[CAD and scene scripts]
::::::

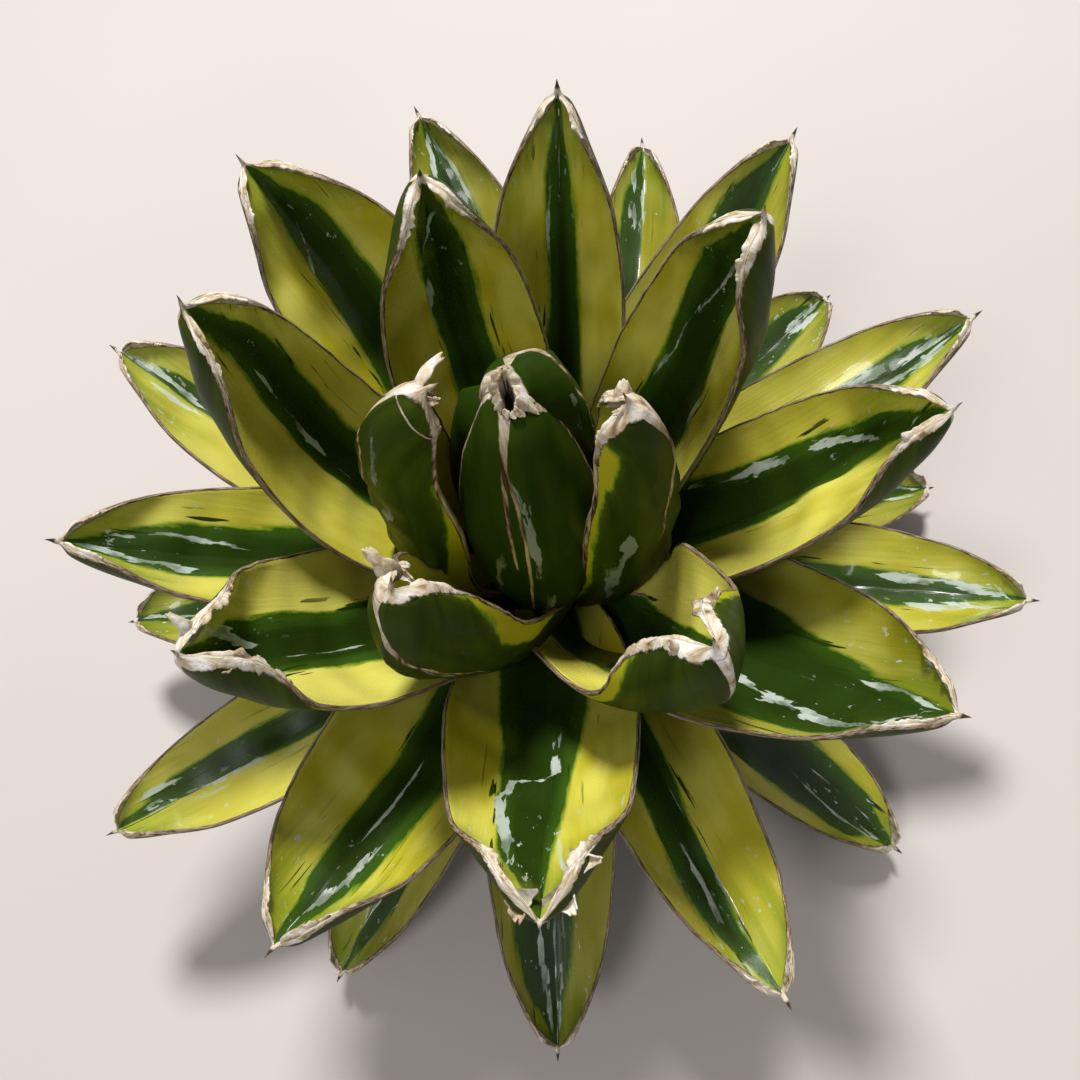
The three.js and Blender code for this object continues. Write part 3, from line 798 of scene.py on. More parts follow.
def writeLines(mesh, leaf, ring, width):
    # offset across and half width, in mm, of the horny lines on the back: two along it and one across
    s, a, looks, faraway = ring["along"], ring["across"], leafLooks, leafLooks["faraway"]
    offsets, halves = np.full((len(s), 3), float(faraway)), np.full((len(s), 3), -1.0)
    back = ring["side"] < -0.5
    for k, points in enumerate(looks["backLineAside"].get(leaf["index"], (looks["keelLine"],))):
        offsets[:, k] = np.where(back, (a - curveAt(points, s)) * width, faraway)
        halves[:, k] = np.where(back & (s >= points[0][0]), curveAt(points, s, 2), -1.0)
    cross = looks["crossLineAside"].get(leaf["index"])
    if cross:
        inside = back & (a >= cross[0][0]) & (a <= cross[-1][0] + 0.1)
        offsets[:, 2] = np.where(back, (s - curveAt(cross, a)) * leaf["length"], faraway)
        halves[:, 2] = np.where(inside, curveAt(cross, a, 2), -1.0)
    writeMark(mesh, "lineOffset", offsets)
    writeMark(mesh, "lineHalf", halves)


def backStrip(leaf, s, hand, draw):
    # width in mm of the yellow strip beside each margin of a back
    strips = leafLooks["backStripAside"].get(leaf["index"])
    if strips is None:
        strips = {sign: ((0.1, draw.uniform(2.0, 4.5)), (draw.uniform(0.5, 0.8), -1.5)) for sign in (-1, 1)}
    wide = np.full(len(s), -1.5)
    for sign, points in strips.items():
        wide = np.where(hand == sign, curveAt(points, s), wide)
    return wide


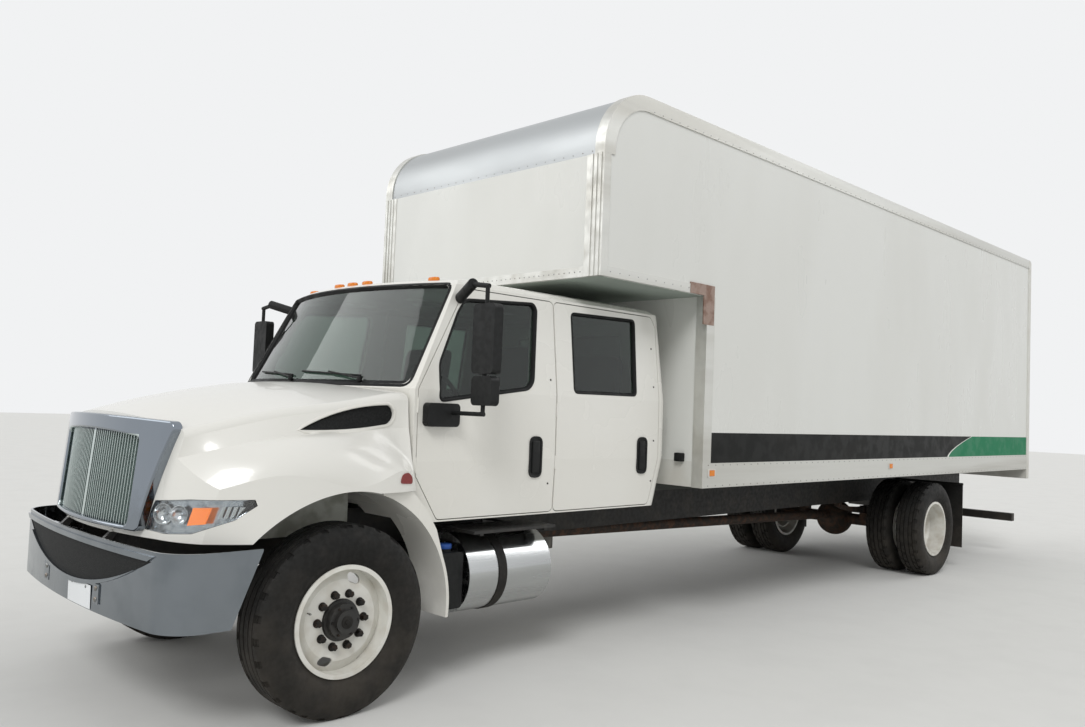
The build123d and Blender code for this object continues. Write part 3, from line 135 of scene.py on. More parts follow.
@dataclass(frozen=True)
class Finish:
    """One real material: its colour, how its surface was made, and its wear.

    The grain is the fine relief of the surface, the patches are slow changes
    of tone, and dust is road film that thickens towards the ground.
    """

    name: str
    colour: str
    roughness: float
    metallic: float = 0.0
    second: str = ""
    patch_mm: float = 500.0
    patch: float = 0.35
    # Size and depth of the grain in mm
    grain: Point2 = (3.0, 0.05)
    stretch: tuple[float, float, float] = (1.0, 1.0, 1.0)
    rough_spread: float = 0.08
    # Share of dust at the ground, and the height where it ends
    dust: Point2 = (0.0, 1.0)
    dust_colour: str = "#6F675C"
    coat: float = 0.0
    # Noise values between which a patch fades in, the roughness changes and the dust thickens
    patch_fade: Point2 = (0.42, 0.68)
    rough_fade: Point2 = (0.35, 0.65)
    dust_fade: Point2 = (0.3, 0.7)
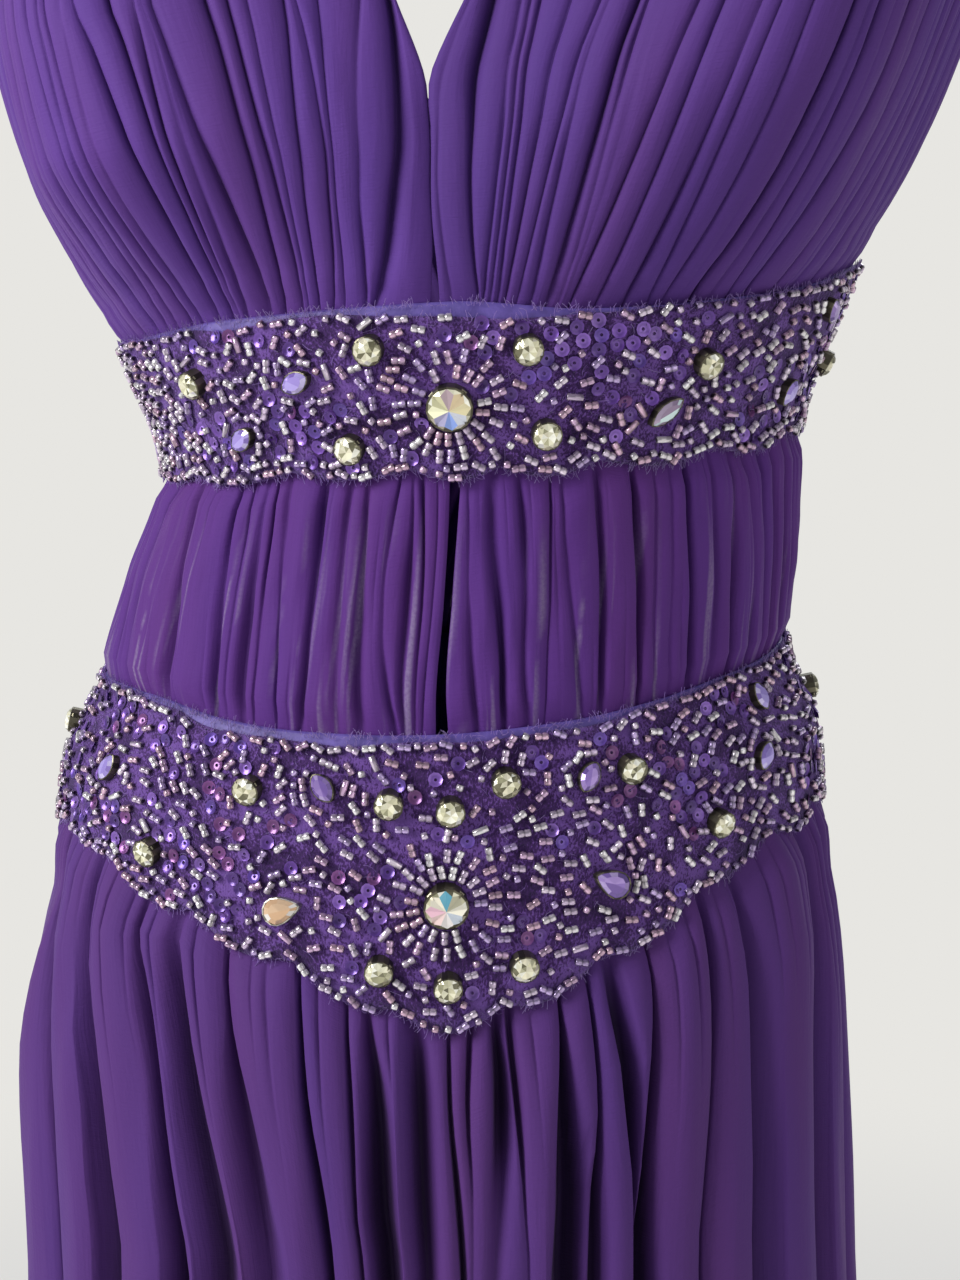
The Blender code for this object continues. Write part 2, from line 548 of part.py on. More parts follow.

::::::

_Task details_: Nothing should be changed: write out all of the data as is.

_Solution to the problem_:
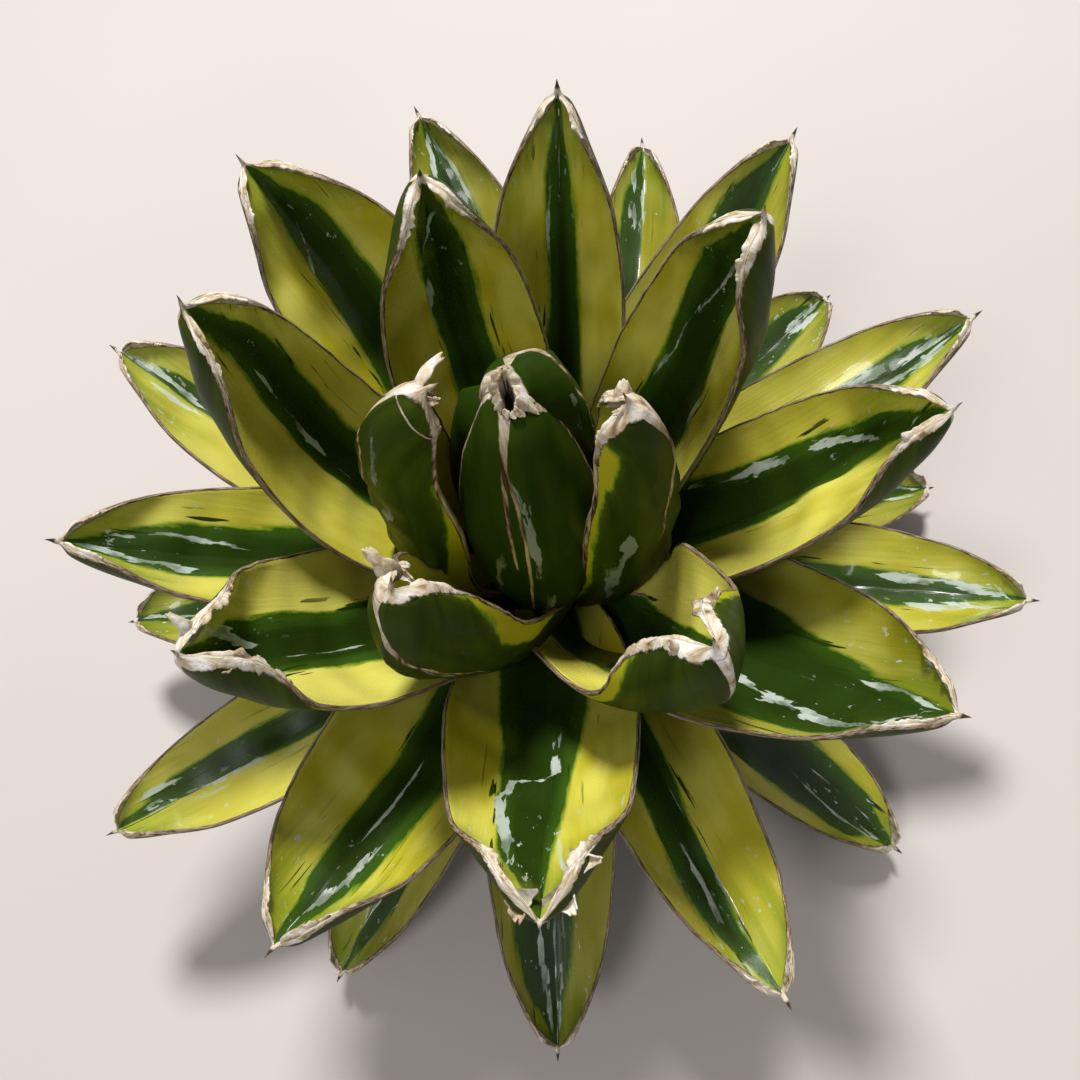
The three.js and Blender code for this object continues. Write part 3, from line 798 of scene.py on. More parts follow.
def writeLines(mesh, leaf, ring, width):
    # offset across and half width, in mm, of the horny lines on the back: two along it and one across
    s, a, looks, faraway = ring["along"], ring["across"], leafLooks, leafLooks["faraway"]
    offsets, halves = np.full((len(s), 3), float(faraway)), np.full((len(s), 3), -1.0)
    back = ring["side"] < -0.5
    for k, points in enumerate(looks["backLineAside"].get(leaf["index"], (looks["keelLine"],))):
        offsets[:, k] = np.where(back, (a - curveAt(points, s)) * width, faraway)
        halves[:, k] = np.where(back & (s >= points[0][0]), curveAt(points, s, 2), -1.0)
    cross = looks["crossLineAside"].get(leaf["index"])
    if cross:
        inside = back & (a >= cross[0][0]) & (a <= cross[-1][0] + 0.1)
        offsets[:, 2] = np.where(back, (s - curveAt(cross, a)) * leaf["length"], faraway)
        halves[:, 2] = np.where(inside, curveAt(cross, a, 2), -1.0)
    writeMark(mesh, "lineOffset", offsets)
    writeMark(mesh, "lineHalf", halves)


def backStrip(leaf, s, hand, draw):
    # width in mm of the yellow strip beside each margin of a back
    strips = leafLooks["backStripAside"].get(leaf["index"])
    if strips is None:
        strips = {sign: ((0.1, draw.uniform(2.0, 4.5)), (draw.uniform(0.5, 0.8), -1.5)) for sign in (-1, 1)}
    wide = np.full(len(s), -1.5)
    for sign, points in strips.items():
        wide = np.where(hand == sign, curveAt(points, s), wide)
    return wide


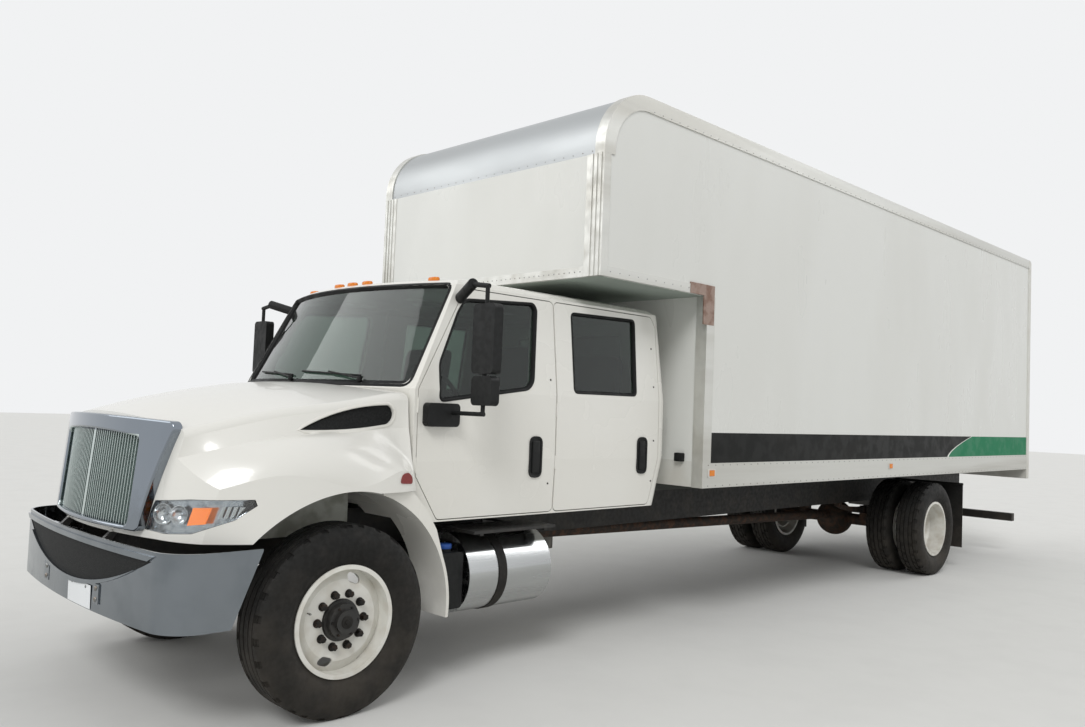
The build123d and Blender code for this object continues. Write part 3, from line 135 of scene.py on. More parts follow.
@dataclass(frozen=True)
class Finish:
    """One real material: its colour, how its surface was made, and its wear.

    The grain is the fine relief of the surface, the patches are slow changes
    of tone, and dust is road film that thickens towards the ground.
    """

    name: str
    colour: str
    roughness: float
    metallic: float = 0.0
    second: str = ""
    patch_mm: float = 500.0
    patch: float = 0.35
    # Size and depth of the grain in mm
    grain: Point2 = (3.0, 0.05)
    stretch: tuple[float, float, float] = (1.0, 1.0, 1.0)
    rough_spread: float = 0.08
    # Share of dust at the ground, and the height where it ends
    dust: Point2 = (0.0, 1.0)
    dust_colour: str = "#6F675C"
    coat: float = 0.0
    # Noise values between which a patch fades in, the roughness changes and the dust thickens
    patch_fade: Point2 = (0.42, 0.68)
    rough_fade: Point2 = (0.35, 0.65)
    dust_fade: Point2 = (0.3, 0.7)
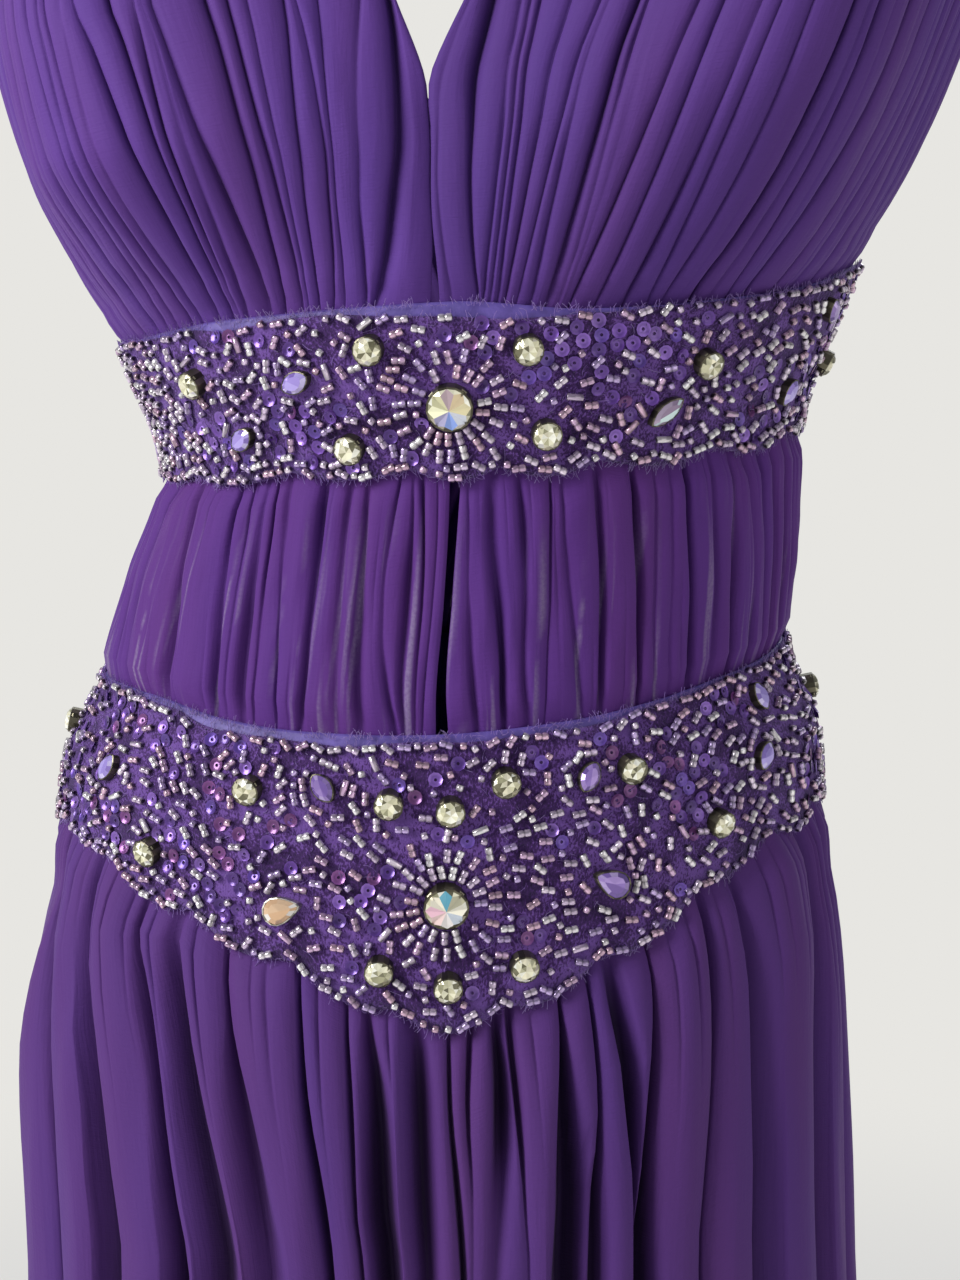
The Blender code for this object continues. Write part 2, from line 548 of part.py on. More parts follow.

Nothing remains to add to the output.